Mas o senhor não se apercebe? Não, porque estes são os demónios educados: entram sem que te dês conta, batem à porta, são gentis. “Não está bem, vai, vai, entra...” e depois acabam por mandar na tua alma. Cuidado com estes diabinhos, com estes demónios: o diabo é educado quando finge ser um grande senhor. Pois entra com a nossa para sair com a sua. É preciso proteger a casa deste engano de demónios educados. E a mundanidade espiritual segue sempre este caminho.

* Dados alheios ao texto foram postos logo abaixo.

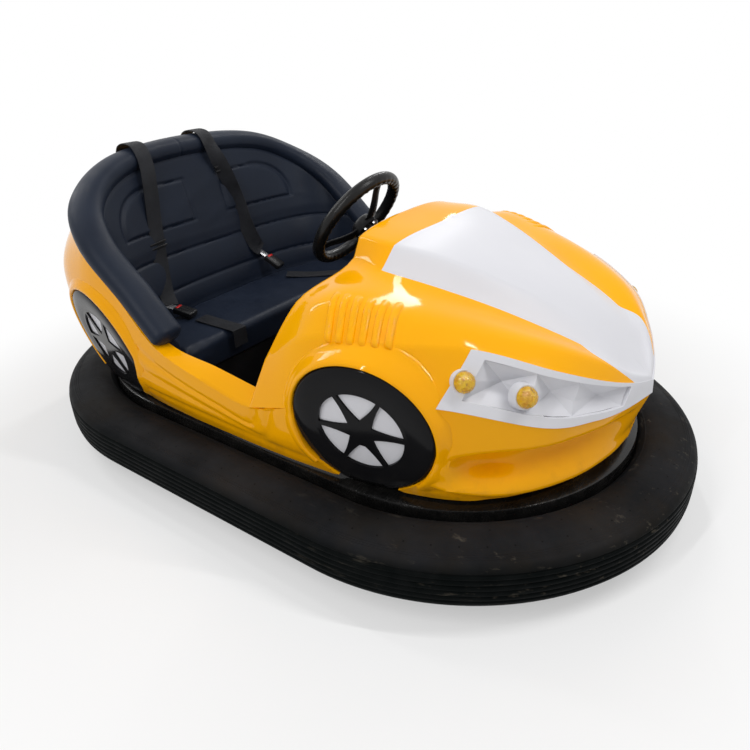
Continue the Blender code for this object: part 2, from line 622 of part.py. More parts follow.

Caros irmãos e irmãs, parece impossível, mas é assim! Muitas vezes perdemos, somos derrotados nas batalhas, devido a esta falta de vigilância. Muitas vezes, talvez o Senhor tenha concedido tantas graças e no final não fomos capazes de perseverar nesta graça e perdemos tudo, porque nos falta a vigilância: não protegemos as portas. E depois fomos enganados por alguém que vem, educado, que entra e diz olá... o diabo comporta-se assim! Cada um pode até verificá-lo, reconsiderando a sua história pessoal. Não é suficiente fazer um bom discernimento e uma boa escolha. Não, não é suficiente: é preciso permanecer vigilante, preservar esta graça que Deus nos concedeu, mas vigiar, pois podes dizer-me: “Mas quando vejo alguma desordem, apercebo-me imediatamente que é o diabo, que é uma tentação...”, sim, mas desta vez vem disfarçado de anjo: o diabo sabe disfarçar-se de anjo, entra com palavras educadas, convence-te e no fim é pior do que no início... Devemos permanecer vigilantes, velar sobre o coração. Se hoje eu perguntasse a cada um de nós, e também a mim mesmo: “O que acontece no teu coração?”. Talvez não saibamos dizer tudo: diremos uma ou duas coisas, mas não tudo. Velar sobre o coração, pois a vigilância é sinal de sabedoria, é sobretudo sinal de humildade, pois temos medo de cair, e a humildade é a via mestra da vida cristã.